C’est ce que démontre clairement ma propre expérience, alors que j’apprenais un peu à naviguer dans la langue française. À l’époque où j’écoutais tous les jours le « Journal de 20 heures » sur TV5 Monde, par exemple, j’entendais régulièrement des mots inconnus. Un jour, j’entendis le mot « smicard ». Que dois-je savoir pour comprendre à quoi fait référence ce mot que comprend n’importe quel petit Français de douze ans normalement éduqué ? Je dois d’abord comprendre que le suffixe « -ard » indique une personne qui possède la caractéristique décrite par la partie du mot auquel ce suffixe est attaché.

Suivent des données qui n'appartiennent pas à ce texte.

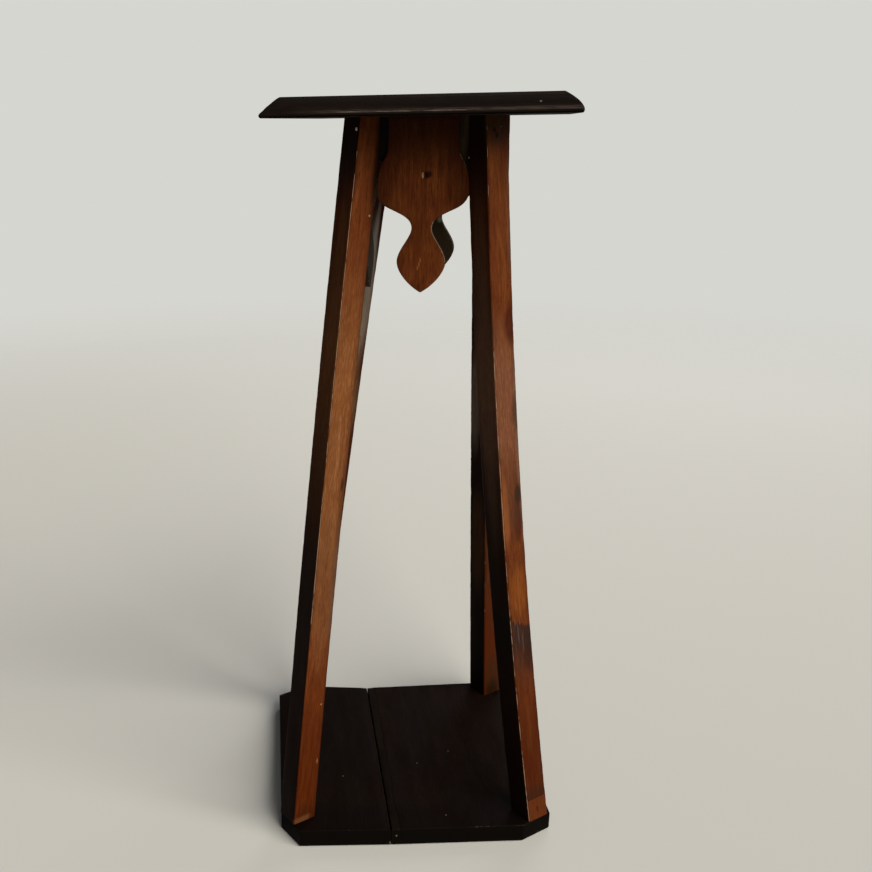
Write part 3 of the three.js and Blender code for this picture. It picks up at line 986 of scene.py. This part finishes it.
def splice_and_scorch(state, height):
    """The front right leg's new foot, and the band above it where it was once burnt."""
    tree = state["tree"]
    splice, top = SPLICE_HEIGHT, SCORCH_TOP
    tint(state, "5e3014", spread(tree, height, splice + 0.6, splice), 0.4)
    above = stretch(tree, height, splice, splice + 1, splice + 3, splice + 20)
    tint(state, "2c180e", above, 0.65)
    line = distance_to(tree, height, splice)
    tint(state, "1c0b06", spread(tree, line, 0.7, 0.2, 0, 0.8))
    ragged = calc(tree, "MULTIPLY_ADD", state["fibre"], 16.0, height)
    ragged = calc(tree, "MULTIPLY_ADD", part(tree, state["place"], 1), 0.4, ragged)
    scorch = stretch(tree, ragged, top - 70, top - 6, top + 5, top + 9)
    tint(state, "1f1a1a", scorch, spread(tree, state["fibre"], 0.36, 0.6, 0.95, 0.72))


def leg_marks(state, marks):
    tree = state["tree"]
    fibrous = spread(tree, state["fibre"], 0.35, 0.6, 0.7, 1.1)
    for face, across, up, half_width, half_height, cover, code in marks:
        x, y = FACES[face]
        centre = (x * LEG_FACE - y * across, y * LEG_FACE + x * across, up)
        radii = (half_width if y else MARK_DEPTH, half_width if x else MARK_DEPTH, half_height)
        tint(state, code, spot_of(state, centre, radii), cover, fibrous)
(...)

J’ai découvert relativement rapidement (mais ça n’a rien d’évident, j’ai dû consulter Wikipédia) que le smic est l’acronyme de « salaire minimum interprofessionnel de croissance », ce qui correspond plus où moins à ce qu’on appelle aux États-Unis le minimum wage. Une rapide analyse m’avait donc convaincu qu’un smicard était une personne qui vivait avec ce que j’avais identifié comme l’équivalent du minimum wage.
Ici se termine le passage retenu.